Task Modality Cognition Output
Landmark-Relative Position Reasoning
Infer the UAV position relative to the target landmark from a landmark-centric reference view and a current egocentric observation.
image Self-Aware option + bbox
Future Observation Prediction
Predict which candidate image is the correct future observation after a described orbit action and localize the landmark in that selected image.
image Self-Aware option
Self-Relative Position Reasoning
Judge where the target landmark lies relative to the UAV's current forward direction and ground it in the same observation.
image Environment-Aware option + bbox
Landmark-Driven Action Decision
Choose which direction the UAV should move to approach the target landmark and ground the landmark in the current observation.
image Environment-Aware option + bbox
Flight Behavior Recognition and Temporal Localization
Recognize the UAV's own flight behaviors from first-person video and localize the corresponding temporal intervals.
video Self-Aware behavior option(s) + intervals
Landmark Visibility Counting and Interval Reasoning
Count landmark appearances in flight video and localize every visible interval of the target landmark.
video Environment-Aware count + intervals

Task Examples

This homepage example browser mirrors the benchmark-page explorer so readers can inspect representative image and video tasks immediately after the task matrix.
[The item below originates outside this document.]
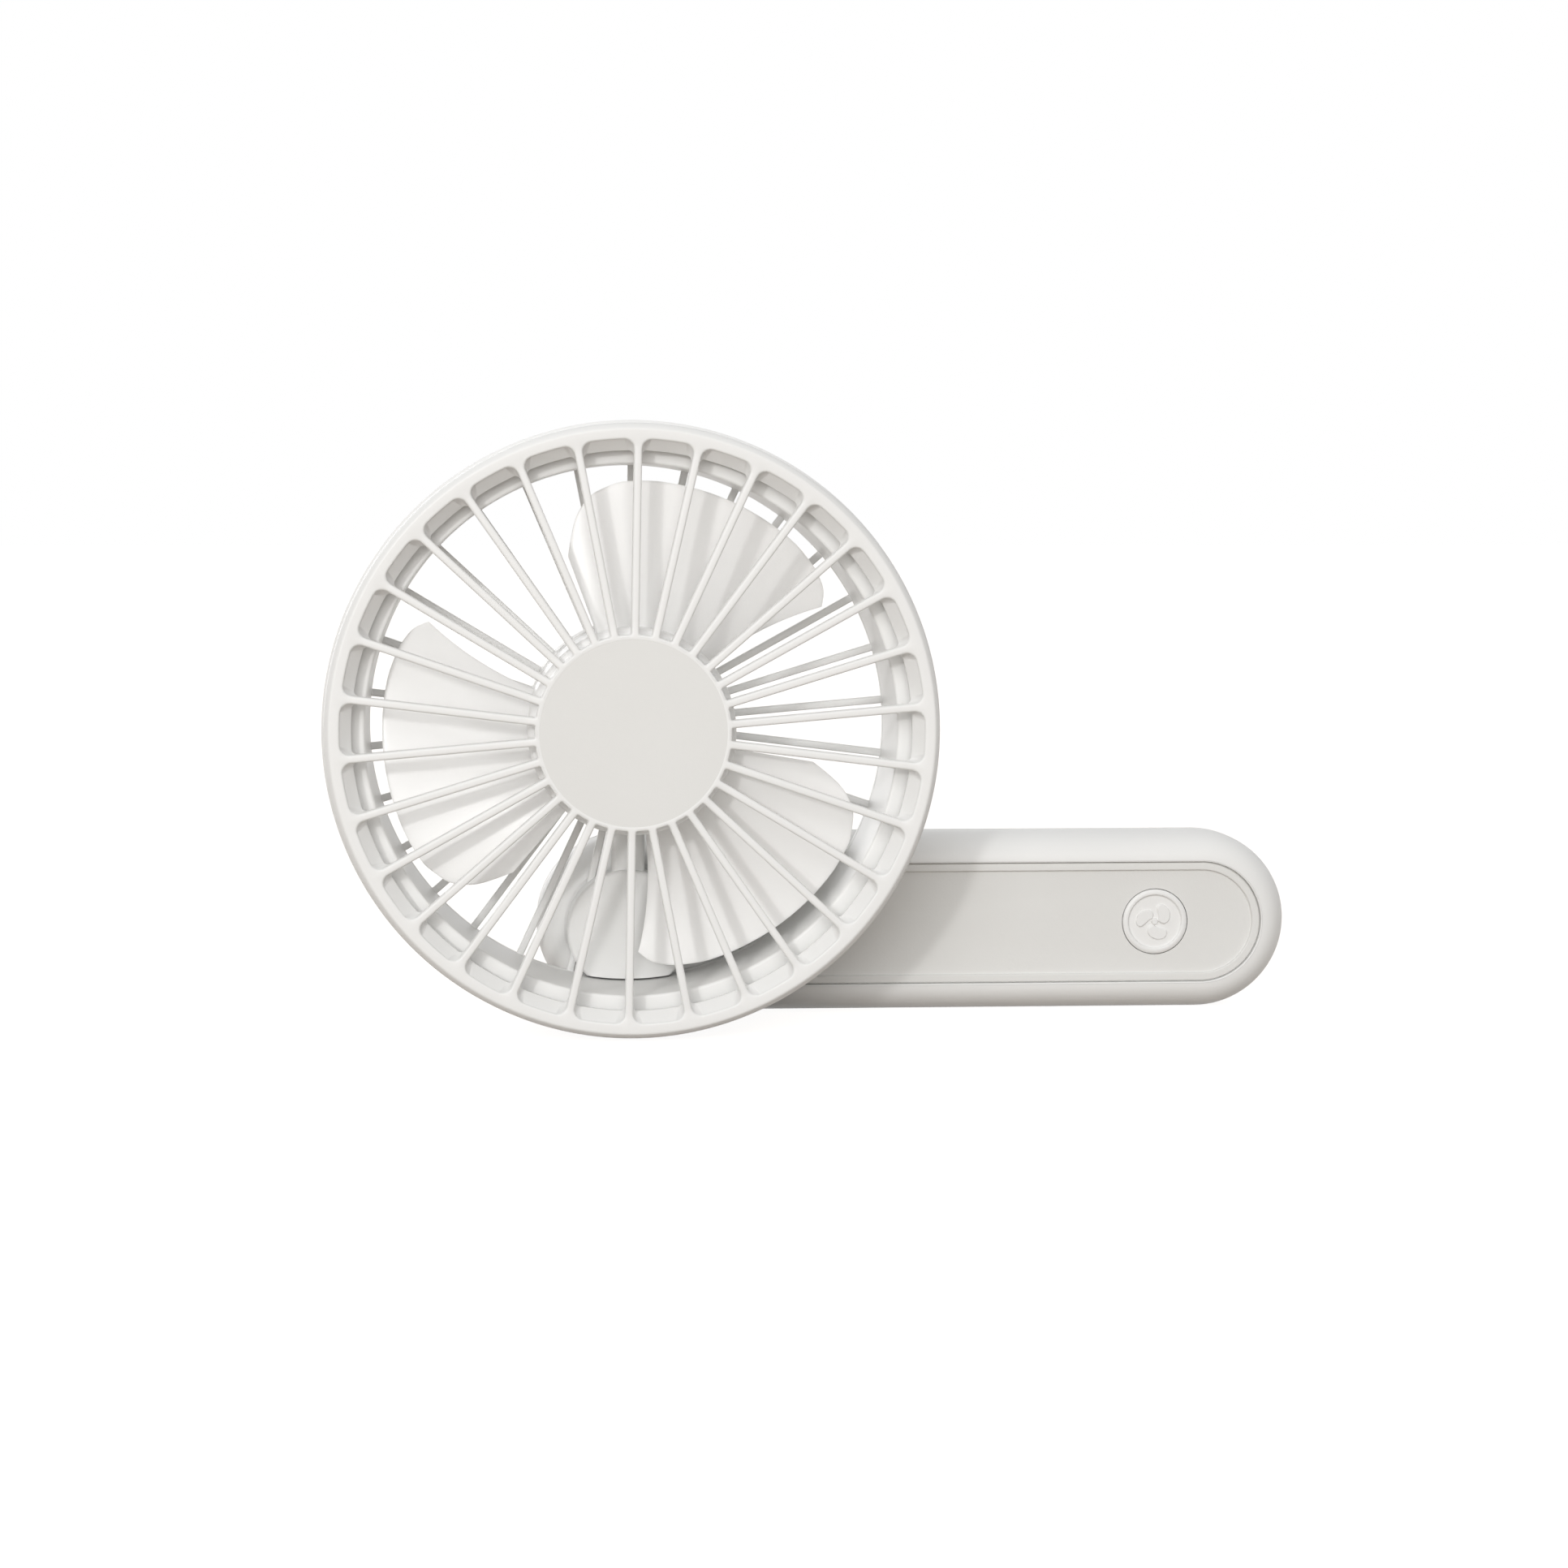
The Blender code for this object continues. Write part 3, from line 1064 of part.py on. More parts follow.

Landmark-Relative Position Reasoning

env_7_27_237_self_shared_4way_000149_where

Image 1 shows the Front facade of light gray mid-rise building with red tiled roof and dormer windows in the landmark-centric coordinate frame. Based on that reference, what is your position relative to the landmark in image 2? Select one option and return the normalized bounding box of the landmark in image 2. Options: A. Right B. Back C. Left D. Front

2 images: 1 reference view and 1 query observation.

Reference Image

Query Observation

Leaderboard

Current leading models

The current benchmark leaders are shown below as Top-3 views for combined, modality-specific, and dual-cognition-dimension performance. The `Acc` column here reports Overall Acc.

Combined

# Model Acc
1 Gemini 3 Flash 48.4%
2 Qwen 3.5-Flash 38.9%
3 Qwen 3.5-35B-A3B 37.9%

Image

# Model Acc
1 Gemini 3 Flash 50.2%
2 GPT 5.3 Chat 47.8%
3 Qwen 3.5-27B 44.3%

Video

# Model Acc
1 Gemini 3 Flash 46.5%
2 Mimo v2 Omni 38.8%
3 InternVL 3.5-38B 37.8%

Self-Aware

# Model Acc
1 Gemini 3 Flash 44.4%
2 GLM 4.6V 30.9%
3 Qwen 3.5-Flash 28.7%

Environment-Aware

# Model Acc
1 Qwen 3.5-35B-A3B 54.9%
2 Gemini 3 Flash 54.2%
3 Qwen 3.5-27B 53.3%

Analysis

Dual-cognition analysis highlights both media sensitivity and cognition imbalance

The accompanying analysis shows that current MLLMs already exhibit partial dual-cognition competence, but they still fall short of a stable and unified capability. Dual cognition is the benchmark's main target, while image and video act as the two media used to probe it. Under both media, semantic success remains easier than the spatial or temporal evidence required to support it, which means that many seemingly correct decisions are not yet grounded with equally convincing evidence.

More importantly, the released results show that dual cognition does not yet develop in a balanced way. Performance shifts visibly between the two media settings, and environment-aware reasoning remains stronger overall than self-aware reasoning after aggregation across tasks. This is where the benchmark becomes especially valuable: it does not only score the two cognition axes separately, but also reveals how closely they co-develop, where they remain disconnected, and what these gaps imply for future MLLM development.

About

This is the official website for UAV-DualCog. The corresponding paper is currently under peer review, and this public release follows a single-blind policy.